Get the Freelancer Finance OS →
The bottom line
Set aside 20-30% of every payment the moment it arrives. Keep it in a separate account. Log your expenses so your bill is as small as it legally can be.
That is the entire system. Follow it consistently and tax season becomes just another date on the calendar — not a crisis.
Frequently asked questions
How much tax do freelancers pay?
It varies by country and income level. In the UK, Income Tax starts at 20% above the personal allowance (£12,570 in 2026) and rises to 40% above £50,270. National Insurance adds a further 6-9% depending on your profits. In the US, freelancers pay federal income tax (10-37% depending on bracket) plus self-employment tax of 15.3% on net earnings. Most freelancers land in the 25-35% effective rate range after deductions.
Can I pay my tax bill in instalments?
In the UK, HMRC offers a Time to Pay arrangement if you cannot pay in full — you arrange a monthly payment plan before the deadline. In the US, the IRS has installment agreement options. Both options involve interest charges. The better approach is to set aside money as you earn rather than negotiating later, but instalments are available if you have not.
Do freelancers get a personal tax allowance?
Yes. In the UK, everyone gets the personal allowance (£12,570 in 2026) — you pay no Income Tax on earnings below this. In the US, the standard deduction applies (around $14,600 for single filers in 2026). Your effective tax rate on total income is lower than the marginal rate because of these allowances.
Should I register as a limited company to pay less tax?

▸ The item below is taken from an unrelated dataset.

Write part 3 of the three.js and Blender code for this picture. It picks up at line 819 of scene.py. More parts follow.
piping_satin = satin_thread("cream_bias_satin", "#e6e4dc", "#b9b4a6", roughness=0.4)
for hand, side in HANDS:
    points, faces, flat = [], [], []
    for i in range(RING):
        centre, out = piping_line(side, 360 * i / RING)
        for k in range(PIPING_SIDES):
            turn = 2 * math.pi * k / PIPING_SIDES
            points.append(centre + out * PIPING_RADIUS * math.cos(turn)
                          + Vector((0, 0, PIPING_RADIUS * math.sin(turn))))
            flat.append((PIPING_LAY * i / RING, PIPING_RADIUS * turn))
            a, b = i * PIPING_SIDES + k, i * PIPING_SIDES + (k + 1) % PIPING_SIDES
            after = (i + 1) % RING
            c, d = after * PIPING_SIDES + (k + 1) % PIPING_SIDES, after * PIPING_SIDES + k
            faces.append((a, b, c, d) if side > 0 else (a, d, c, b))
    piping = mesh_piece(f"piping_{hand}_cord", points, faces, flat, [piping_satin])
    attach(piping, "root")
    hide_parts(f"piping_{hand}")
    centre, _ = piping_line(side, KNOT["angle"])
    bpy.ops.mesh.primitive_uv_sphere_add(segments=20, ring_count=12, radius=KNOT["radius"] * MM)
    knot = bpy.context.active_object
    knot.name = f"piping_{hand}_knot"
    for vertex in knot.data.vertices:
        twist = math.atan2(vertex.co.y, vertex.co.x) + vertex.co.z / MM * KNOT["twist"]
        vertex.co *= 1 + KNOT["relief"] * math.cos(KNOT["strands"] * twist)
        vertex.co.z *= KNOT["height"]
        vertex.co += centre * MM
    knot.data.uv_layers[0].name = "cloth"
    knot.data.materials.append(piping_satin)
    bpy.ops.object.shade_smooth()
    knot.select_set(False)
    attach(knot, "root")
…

For some freelancers, operating as a limited company (UK) or LLC/S-Corp (US) reduces the total tax burden — particularly once profits exceed £35,000-£50,000. The main mechanism is taking a combination of salary and dividends rather than all income as self-employment profit. The admin overhead is higher and you should get professional advice before incorporating. It is not always worth it at lower income levels.